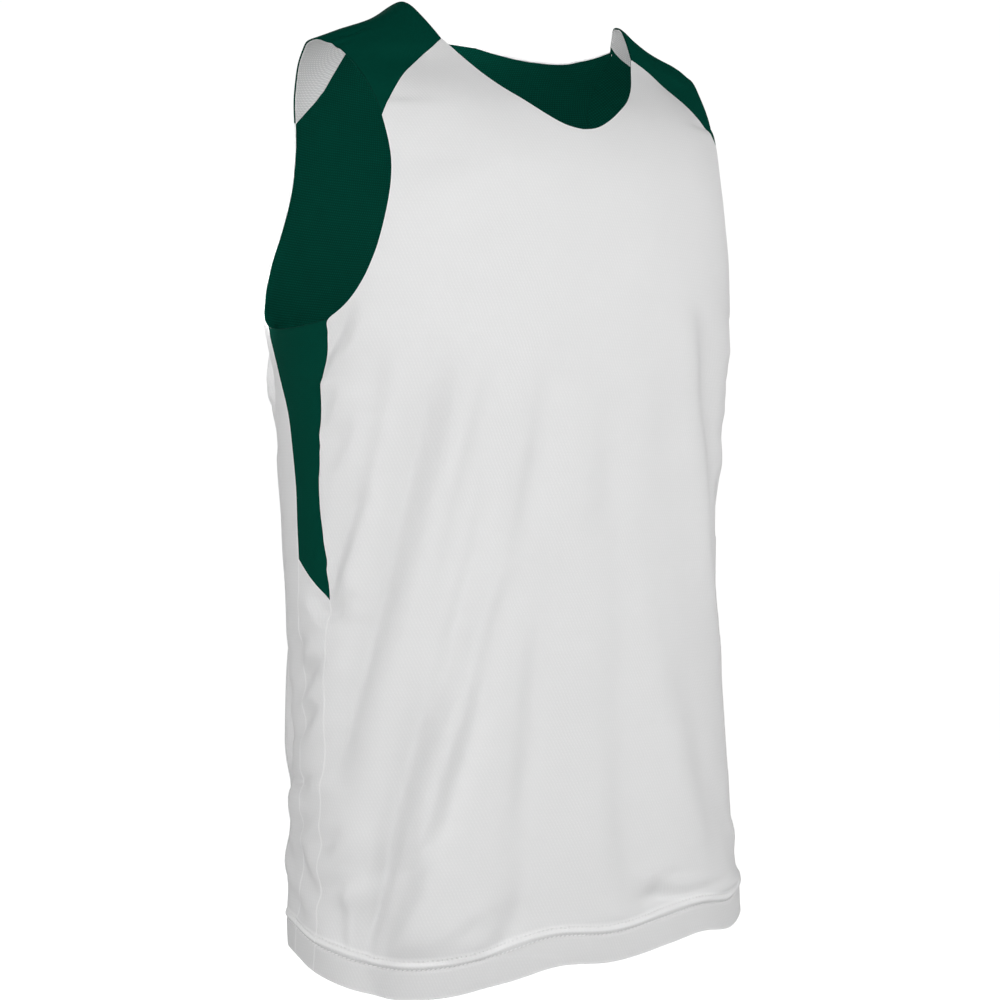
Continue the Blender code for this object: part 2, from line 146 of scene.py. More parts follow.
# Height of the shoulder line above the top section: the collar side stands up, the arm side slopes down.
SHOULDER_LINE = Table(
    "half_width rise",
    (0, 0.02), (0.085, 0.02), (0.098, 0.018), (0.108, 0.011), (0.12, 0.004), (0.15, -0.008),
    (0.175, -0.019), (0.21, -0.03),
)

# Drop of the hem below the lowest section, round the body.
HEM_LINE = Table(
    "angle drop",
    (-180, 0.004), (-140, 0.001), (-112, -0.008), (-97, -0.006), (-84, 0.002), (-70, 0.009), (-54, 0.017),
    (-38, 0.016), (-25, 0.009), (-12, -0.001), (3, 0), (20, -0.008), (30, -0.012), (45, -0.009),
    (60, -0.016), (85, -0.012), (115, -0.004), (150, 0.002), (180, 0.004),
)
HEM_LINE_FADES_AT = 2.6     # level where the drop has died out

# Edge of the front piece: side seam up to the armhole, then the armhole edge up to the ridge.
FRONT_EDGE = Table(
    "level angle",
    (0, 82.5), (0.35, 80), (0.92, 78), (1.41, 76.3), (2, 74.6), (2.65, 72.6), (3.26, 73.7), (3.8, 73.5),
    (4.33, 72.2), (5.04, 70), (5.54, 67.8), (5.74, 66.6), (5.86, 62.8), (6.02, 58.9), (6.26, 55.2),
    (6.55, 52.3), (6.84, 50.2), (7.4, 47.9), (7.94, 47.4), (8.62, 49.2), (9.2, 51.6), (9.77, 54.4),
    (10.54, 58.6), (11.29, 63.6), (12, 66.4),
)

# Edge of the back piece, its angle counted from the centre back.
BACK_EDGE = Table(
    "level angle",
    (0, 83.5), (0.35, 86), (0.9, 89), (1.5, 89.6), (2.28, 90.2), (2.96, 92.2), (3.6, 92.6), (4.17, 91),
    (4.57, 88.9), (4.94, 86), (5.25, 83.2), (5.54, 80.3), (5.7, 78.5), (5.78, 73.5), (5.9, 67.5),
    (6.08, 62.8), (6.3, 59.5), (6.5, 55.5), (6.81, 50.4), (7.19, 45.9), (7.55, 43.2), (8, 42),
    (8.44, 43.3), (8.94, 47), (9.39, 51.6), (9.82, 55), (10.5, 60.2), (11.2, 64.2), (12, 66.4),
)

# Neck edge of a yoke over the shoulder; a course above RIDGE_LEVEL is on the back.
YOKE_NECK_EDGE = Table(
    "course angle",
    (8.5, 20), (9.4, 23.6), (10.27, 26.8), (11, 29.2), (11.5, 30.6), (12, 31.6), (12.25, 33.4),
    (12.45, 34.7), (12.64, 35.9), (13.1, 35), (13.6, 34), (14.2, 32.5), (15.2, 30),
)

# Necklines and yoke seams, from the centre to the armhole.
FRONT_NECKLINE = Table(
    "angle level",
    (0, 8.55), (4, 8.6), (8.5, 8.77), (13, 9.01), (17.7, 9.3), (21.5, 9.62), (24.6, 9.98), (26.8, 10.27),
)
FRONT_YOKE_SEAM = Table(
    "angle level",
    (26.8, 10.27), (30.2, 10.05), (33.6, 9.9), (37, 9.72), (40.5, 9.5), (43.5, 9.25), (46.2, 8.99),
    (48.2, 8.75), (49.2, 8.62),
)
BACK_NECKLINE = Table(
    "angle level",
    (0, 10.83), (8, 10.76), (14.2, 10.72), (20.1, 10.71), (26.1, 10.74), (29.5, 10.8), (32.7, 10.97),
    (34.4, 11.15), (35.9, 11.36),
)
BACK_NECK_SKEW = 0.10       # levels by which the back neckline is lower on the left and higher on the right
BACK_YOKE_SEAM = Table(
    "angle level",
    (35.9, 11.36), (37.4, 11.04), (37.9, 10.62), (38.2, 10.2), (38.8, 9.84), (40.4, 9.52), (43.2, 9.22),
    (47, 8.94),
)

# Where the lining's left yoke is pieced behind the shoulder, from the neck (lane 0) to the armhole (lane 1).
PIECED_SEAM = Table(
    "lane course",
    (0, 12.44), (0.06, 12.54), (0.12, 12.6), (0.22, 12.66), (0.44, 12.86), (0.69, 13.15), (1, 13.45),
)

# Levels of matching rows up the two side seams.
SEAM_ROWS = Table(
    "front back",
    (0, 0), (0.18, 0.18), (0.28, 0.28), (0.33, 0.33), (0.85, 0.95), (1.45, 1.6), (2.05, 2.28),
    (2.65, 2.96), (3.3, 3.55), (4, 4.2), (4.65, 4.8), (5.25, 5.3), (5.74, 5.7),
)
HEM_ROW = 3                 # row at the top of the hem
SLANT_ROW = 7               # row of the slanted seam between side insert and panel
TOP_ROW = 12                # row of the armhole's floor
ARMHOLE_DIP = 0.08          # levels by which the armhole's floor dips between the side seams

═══

**PROBLEM TO WORK ON:**
Extract the listing in its entirety, matching it exactly.

**COMPLETE OUTPUT:**
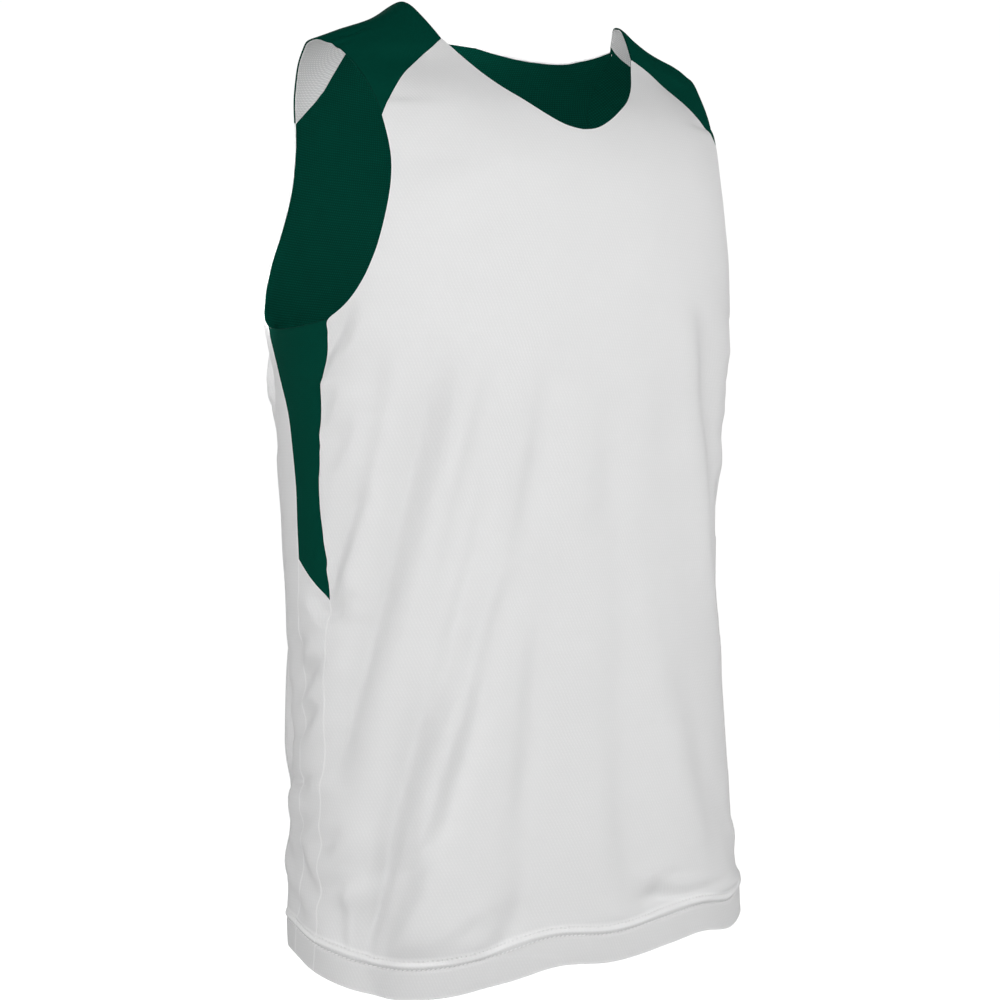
Continue the Blender code for this object: part 2, from line 146 of scene.py. More parts follow.
# Height of the shoulder line above the top section: the collar side stands up, the arm side slopes down.
SHOULDER_LINE = Table(
    "half_width rise",
    (0, 0.02), (0.085, 0.02), (0.098, 0.018), (0.108, 0.011), (0.12, 0.004), (0.15, -0.008),
    (0.175, -0.019), (0.21, -0.03),
)

# Drop of the hem below the lowest section, round the body.
HEM_LINE = Table(
    "angle drop",
    (-180, 0.004), (-140, 0.001), (-112, -0.008), (-97, -0.006), (-84, 0.002), (-70, 0.009), (-54, 0.017),
    (-38, 0.016), (-25, 0.009), (-12, -0.001), (3, 0), (20, -0.008), (30, -0.012), (45, -0.009),
    (60, -0.016), (85, -0.012), (115, -0.004), (150, 0.002), (180, 0.004),
)
HEM_LINE_FADES_AT = 2.6     # level where the drop has died out

# Edge of the front piece: side seam up to the armhole, then the armhole edge up to the ridge.
FRONT_EDGE = Table(
    "level angle",
    (0, 82.5), (0.35, 80), (0.92, 78), (1.41, 76.3), (2, 74.6), (2.65, 72.6), (3.26, 73.7), (3.8, 73.5),
    (4.33, 72.2), (5.04, 70), (5.54, 67.8), (5.74, 66.6), (5.86, 62.8), (6.02, 58.9), (6.26, 55.2),
    (6.55, 52.3), (6.84, 50.2), (7.4, 47.9), (7.94, 47.4), (8.62, 49.2), (9.2, 51.6), (9.77, 54.4),
    (10.54, 58.6), (11.29, 63.6), (12, 66.4),
)

# Edge of the back piece, its angle counted from the centre back.
BACK_EDGE = Table(
    "level angle",
    (0, 83.5), (0.35, 86), (0.9, 89), (1.5, 89.6), (2.28, 90.2), (2.96, 92.2), (3.6, 92.6), (4.17, 91),
    (4.57, 88.9), (4.94, 86), (5.25, 83.2), (5.54, 80.3), (5.7, 78.5), (5.78, 73.5), (5.9, 67.5),
    (6.08, 62.8), (6.3, 59.5), (6.5, 55.5), (6.81, 50.4), (7.19, 45.9), (7.55, 43.2), (8, 42),
    (8.44, 43.3), (8.94, 47), (9.39, 51.6), (9.82, 55), (10.5, 60.2), (11.2, 64.2), (12, 66.4),
)

# Neck edge of a yoke over the shoulder; a course above RIDGE_LEVEL is on the back.
YOKE_NECK_EDGE = Table(
    "course angle",
    (8.5, 20), (9.4, 23.6), (10.27, 26.8), (11, 29.2), (11.5, 30.6), (12, 31.6), (12.25, 33.4),
    (12.45, 34.7), (12.64, 35.9), (13.1, 35), (13.6, 34), (14.2, 32.5), (15.2, 30),
)

# Necklines and yoke seams, from the centre to the armhole.
FRONT_NECKLINE = Table(
    "angle level",
    (0, 8.55), (4, 8.6), (8.5, 8.77), (13, 9.01), (17.7, 9.3), (21.5, 9.62), (24.6, 9.98), (26.8, 10.27),
)
FRONT_YOKE_SEAM = Table(
    "angle level",
    (26.8, 10.27), (30.2, 10.05), (33.6, 9.9), (37, 9.72), (40.5, 9.5), (43.5, 9.25), (46.2, 8.99),
    (48.2, 8.75), (49.2, 8.62),
)
BACK_NECKLINE = Table(
    "angle level",
    (0, 10.83), (8, 10.76), (14.2, 10.72), (20.1, 10.71), (26.1, 10.74), (29.5, 10.8), (32.7, 10.97),
    (34.4, 11.15), (35.9, 11.36),
)
BACK_NECK_SKEW = 0.10       # levels by which the back neckline is lower on the left and higher on the right
BACK_YOKE_SEAM = Table(
    "angle level",
    (35.9, 11.36), (37.4, 11.04), (37.9, 10.62), (38.2, 10.2), (38.8, 9.84), (40.4, 9.52), (43.2, 9.22),
    (47, 8.94),
)

# Where the lining's left yoke is pieced behind the shoulder, from the neck (lane 0) to the armhole (lane 1).
PIECED_SEAM = Table(
    "lane course",
    (0, 12.44), (0.06, 12.54), (0.12, 12.6), (0.22, 12.66), (0.44, 12.86), (0.69, 13.15), (1, 13.45),
)

# Levels of matching rows up the two side seams.
SEAM_ROWS = Table(
    "front back",
    (0, 0), (0.18, 0.18), (0.28, 0.28), (0.33, 0.33), (0.85, 0.95), (1.45, 1.6), (2.05, 2.28),
    (2.65, 2.96), (3.3, 3.55), (4, 4.2), (4.65, 4.8), (5.25, 5.3), (5.74, 5.7),
)
HEM_ROW = 3                 # row at the top of the hem
SLANT_ROW = 7               # row of the slanted seam between side insert and panel
TOP_ROW = 12                # row of the armhole's floor
ARMHOLE_DIP = 0.08          # levels by which the armhole's floor dips between the side seams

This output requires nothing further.